Best to start at the very top, with an exceptional exhibition of the work of John Pule. His huge unframed canvases can be inspected closely (rather too closely, I thought, when I noticed some small children leaning against them) and his prints examined in detail.
They’re prints! Not comics! 18 pages of illustrations accompanied by text has nothing to do with comics! Don’t even suggest it!
Downstairs in the international historic art galleries there’s a exhibition called British and French Modernism: Defying Conventions which contains minor but fascinating works by Picasso, Henry Moore and Dali. This leads to a collection of recently discovered work by Frances Hodgkins. The same level has a pop art exhibition (called, annoyingly, Whiz Bang Pop) with work by Bridget Riley and Luc Peire. There’s a Len Lye kinetic sculpture down the hall. This place is an embarrassment of riches. I was particularly pleased to be able to examine Pieter Brueghel’s A Village Fair up close, as well as James Tissot’s intricate etching Octobre.
After spending six hours over three days I’d only seen about three-quarters of the collection, but there’s lots of guides available so you can skip the bits you’re not interested in.

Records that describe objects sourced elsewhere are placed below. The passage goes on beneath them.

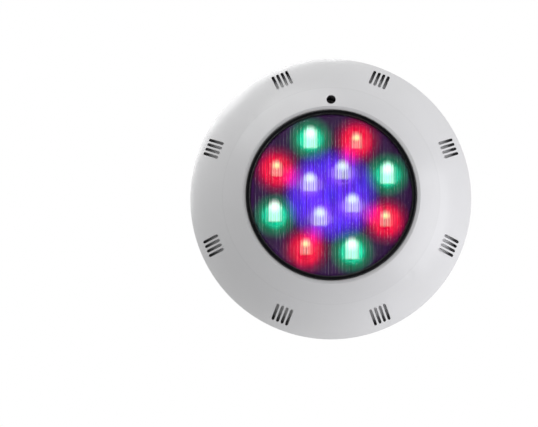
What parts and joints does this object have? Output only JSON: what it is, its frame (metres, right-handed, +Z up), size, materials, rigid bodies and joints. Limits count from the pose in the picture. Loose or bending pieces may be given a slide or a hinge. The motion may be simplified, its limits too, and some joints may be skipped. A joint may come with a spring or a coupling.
{
  "type": "underwater pool light",
  "caption": "Surface-mounted underwater pool light: domed vented face plate, sealed LED lamp behind fluted glass, wall bracket.",
  "frame": {"origin": "centre of the four wall screws on the bracket's back face", "axes": "+Z up, the wall is the plane y = 0 and the light shines towards -Y, +X is to the right as seen from the front"},
  "size_m": [0.29, 0.0715, 0.29],
  "materials": {
    "white_plastic": "semi-gloss white ABS",
    "bracket_plastic": "semi-gloss white ABS",
    "black_plastic": "satin black glass-filled plastic",
    "ring_plastic": "semi-gloss black plastic",
    "silicone": "dark silicone rubber",
    "lens_glass": "clear fluted glass",
    "optic_acrylic": "clear moulded acrylic",
    "reflector_plastic": "smoked dark grey moulded plastic",
    "led_green": "lit green LED",
    "led_red": "lit red LED",
    "led_blue": "lit blue LED",
    "stainless": "stainless steel",
    "brass": "turned brass",
    "aluminium": "plain aluminium",
    "board_white": "white solder mask",
    "board_green": "green solder mask",
    "pad_grey": "grey thermal pad",
    "copper_wire": "enamelled copper",
    "can_metal": "sleeved capacitor can",
    "chip_black": "moulded chip package",
    "connector_plastic": "natural nylon",
    "wire_sleeve": "silicone wire sleeve"
  },
  "bodies": {
    "bracket": {"wall_bracket": "bracket_plastic", "bracket_insert": "brass"},
    "lamp": {"rear_housing": "black_plastic", "lens_clamp_ring": "ring_plastic", "clamp_screws": "stainless", "lens_gasket": "silicone", "front_lens": "lens_glass", "reflector_plate": "reflector_plastic", "collimator_lenses": "optic_acrylic", "led_green": "led_green", "led_red": "led_red", "led_blue": "led_blue", "led_board": "board_white", "led_board_screws": "stainless", "thermal_pad": "pad_grey", "heat_sink": "aluminium", "heat_sink_screws": "stainless", "driver_board": "board_green", "driver_board_screws": "stainless", "driver_coil": "copper_wire", "driver_capacitors": "can_metal", "driver_chips": "chip_black", "terminal_block": "connector_plastic", "driver_header": "connector_plastic", "led_board_connector": "connector_plastic", "led_leads": "wire_sleeve", "gland_body": "black_plastic", "gland_washer": "silicone", "gland_lock_nut": "black_plastic", "gland_seal": "silicone", "gland_nut": "black_plastic", "face_plate": "white_plastic", "lug_screws": "stainless"},
    "screw_washer": {"locking_washer": "silicone"},
    "lock_screw": {"locking_screw": "stainless"}
  },
  "joints": [
    {"name": "lamp_pull_off", "type": "slide", "parent": "bracket", "child": "lamp", "axis": [0, -1, 0], "range_m": [0, 0.12]},
    {"name": "screw_advance", "type": "slide", "parent": "lamp", "child": "screw_washer", "axis": [0, -1, 0], "range_m": [0, 0.0088]},
    {"name": "screw_turn", "type": "hinge", "parent": "screw_washer", "child": "lock_screw", "pos_m": [0, -0.022, 0.0969], "axis": [0, -1, 0], "range_deg": [0, 3961]}
  ],
  "couplings": [
    {"joint": "screw_turn", "follows": "screw_advance", "rad_per_m": 7854}
  ]
}
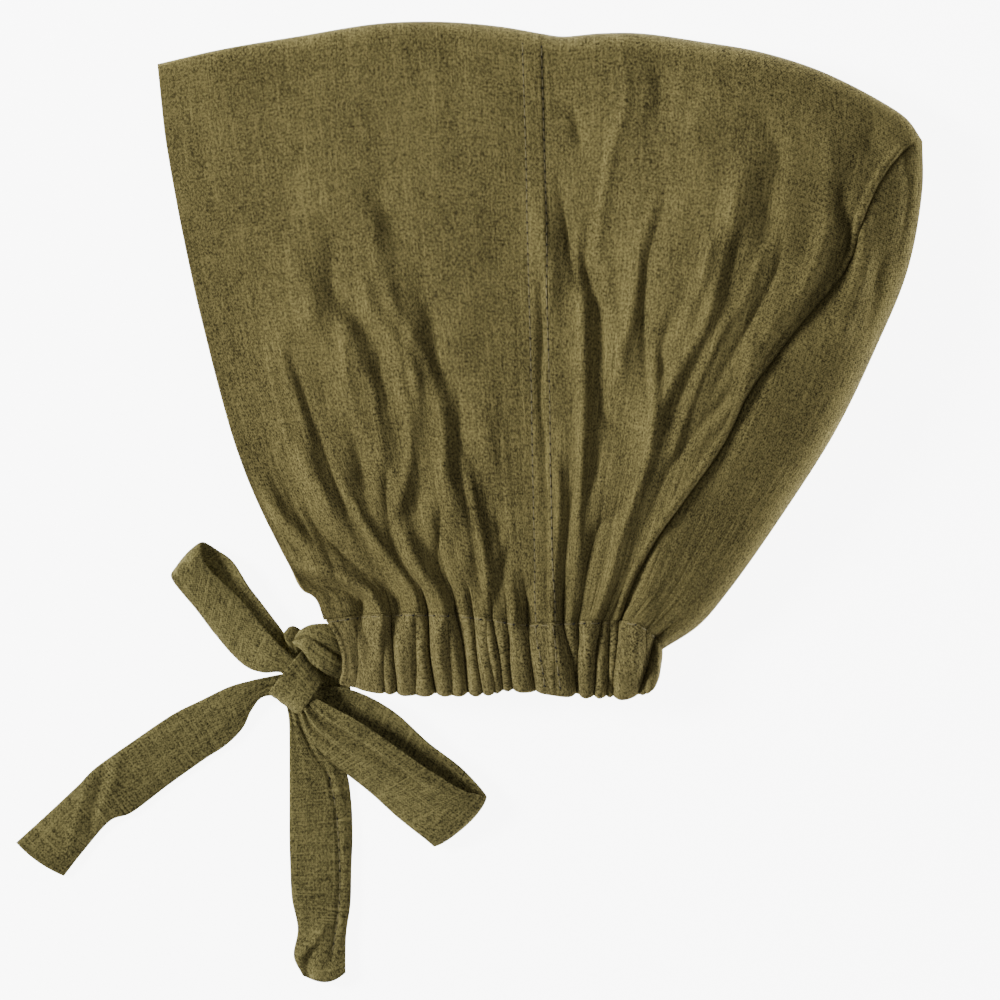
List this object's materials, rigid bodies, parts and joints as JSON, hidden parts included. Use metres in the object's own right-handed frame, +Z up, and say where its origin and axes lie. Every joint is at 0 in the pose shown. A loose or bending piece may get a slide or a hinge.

These are written in a breathlessly enthusiastic style which might make you wince if you’re already an art lover whose enthusiasm doesn’t need to be engaged – it points out that Jacob Epstein’s Torso in Metal from the ‘Rock Drill’ (1913-16) “predates Star Wars’ battle droids and was created long before Sigourney Weaver was chased around her spaceship in the Alien series”, which is good to know if you were worried that Epstein had spooky precognitive powers, or that there was anything original about The Phantom Menace.
The marketing squad, after an intensive brainstorming session, discovered that the word “art” has three letters in it, and by massive coincidence also appeared in the name of the gallery (after the “Auckland” and before the “Gallery”), and as a result all signage and promotional material is emblazoned with labels incorporating three words which have a red A, R and T buried in them – the sculpture terrace is promoted as A Sculpture Terrace, the What’s On pamphlet is subtitled A Curious Visit and undoubtedly the toilets would’ve been labelled Anus Relief Time if the Fanta hadn’t worn off at that point and common sense kicked back in.
Overall this is a magnificent set of buildings, and I hope that eventually Aucklanders realize what a gem it is and start visiting, and Wellington doesn’t squeal too loudly when it realizes what it’s missed.